The material on "House Down The Block" reflects the Smiths' wide-ranging tastes for songs old and new, inside and outside of bluegrass. Two of the tracks were written by their close friend, Blue Highway guitarist and singer Tim Stafford - "I love his playing and singing," Kenny says, "and especially his songwriting" - but two of the most interesting songs are from "old masters."

"Stay All Night" is from the Bob Wills catalog, written by his longtime vocalist Tommy Duncan. Kenny agrees that it's material that translates well to bluegrass.

"I've always been a big Bob Wills fan, for one thing because of Tommy's singing, but it's got a kind of syncopated chord structure. Some of the stuff he does is real syncopated, in jump time, and that's pretty unique in bluegrass."

The album's title track, on the other hand, is straight out of the Bakersfield sound of Buck Owens which, Kenny says, is another long-time favorite for both of them.

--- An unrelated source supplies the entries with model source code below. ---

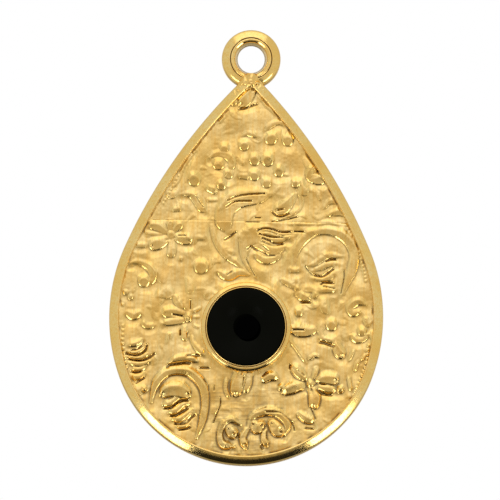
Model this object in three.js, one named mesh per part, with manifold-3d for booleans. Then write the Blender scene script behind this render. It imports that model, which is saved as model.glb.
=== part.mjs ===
// Evil eye ornament: a drop-shaped pendant with a hanging ring, an embossed scroll field and a
// round black eye. Millimetres, +Z up. The front faces -Y and the flat back faces +Y. The origin is
// the centre of the ring's hole.
import * as THREE from "three";
import { mergeVertices } from "three/addons/utils/BufferGeometryUtils.js";
import Module from "manifold-3d";

const wasm = await Module();
wasm.setup();

// Driving dimensions
const DROP = {
  lowCentreZ: -25, // centre of the round lower end
  lowRadius: 12.3,
  shoulderRadius: 16,
  flankRadius: 50,
  lowEnd: THREE.MathUtils.degToRad(70.5), // where the low arc meets the shoulder, from straight down
  shoulderEnd: THREE.MathUtils.degToRad(113.2), // where the shoulder meets the flank
};
const ARC_STEPS = { low: 14, shoulder: 8, flank: 8 };
const TURN_STEPS = 48; // facets of a turned piece

const BACK_Y = 1; // flat back of the pendant
const CARRIER_Y = -0.2; // front of the back plate
const FIELD_Y = -0.7; // front of the embossed plates
// The rim, with distances measured inwards from the drop's outline
const RIM = {
  frontY: -1.2,
  wall: 0.5, // thickness of the outer wall
  width: 0.9, // width of the front lip
  backChamfer: 0.12,
  shoulderY: -0.55, // where the outer wall ends
  bevel: { at: 0.12, y: -0.85 }, // where the long polished slope starts
  crest: 0.76, // where it ends
  innerY: -1.14, // front edge of the lip's inner wall
};
const SEAM = { z: -14.95, gap: 0.1 };

const LOOP = { outer: 2.7, groove: 1.9, hole: 1.2, crownY: 0.95, lipY: 0.85, clearance: 0.02 };
const EYE = { x: 0, z: -24.7, radius: 3.5, back: -0.6, front: -1.95, chamfer: 0.1 };
const PUPIL = { x: 0.2, z: -24.9, radius: 1.15, depth: 0.3, clearance: 0.02 };
const BEZEL = { outer: 4.1, floorY: -0.45, seatRadius: 3.55, front: -1.8 };
// The saddle over the foot of the ring: its front and the right half of its outline [x, z], from the top
const NECK = {
  frontY: -1.4,
  rightHalf: [
    [0, -1.4], [0.35, -1.5], [0.82, -1.8], [1.08, -2.2], [1.25, -2.7], [1.15, -3.2], [0.6, -3.4], [0, -3.45],
  ],
};
const FIT = 0.03; // radial clearance between pieces that sit in one another
const DEEPEST_OFFSET = RIM.width + 2 * FIT; // no outline is moved inwards by more

const SECTION_SIDES = 6; // sides of a relief stem
const STEM_STEPS = 3; // sweep steps between two control points of a stem
const SINK = 0.05; // how far the middle of a stem or bead lies under the field's surface

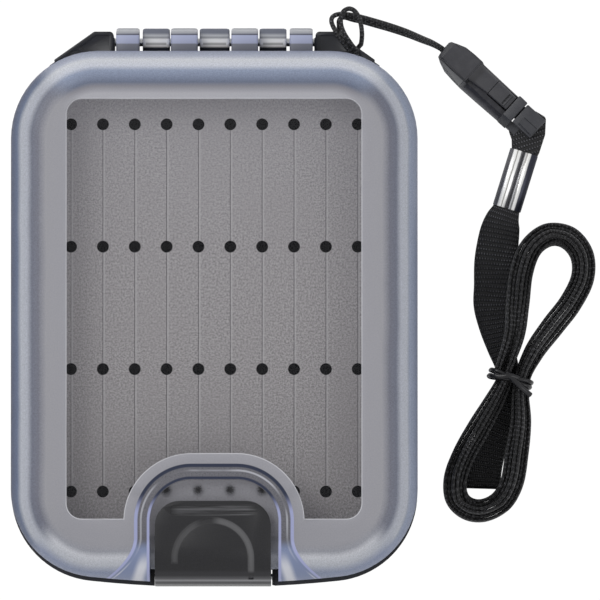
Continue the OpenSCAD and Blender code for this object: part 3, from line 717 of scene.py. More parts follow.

"I got to digging and listening to a lot of the older (Owens) stuff. It's still the most timeless (material). I think it will be that way forever. It was new back then, but it's still got a spark now that just a lot of stuff doesn't have."

As 2004 rolls around on the calendar, Amanda notes that, following the album's release, the schedule gets busy - "We're going to be in Nebraska and Oklahoma, opening for George Jones. At the end of (February) we go to Wintergrass (in Tacoma). Hopefully, we should be playing quite a bit this year."

Kenny says another trip into the studio is a foregone conclusion.

"We're definitely going to do another one. We've got enough material to do a gospel album, but we might do another bluegrass album before that happens. Things are sort of wide open for us right now, we don't know how things are going to change, and what's ahead of us, but it's definitely moving pretty fast for us right now."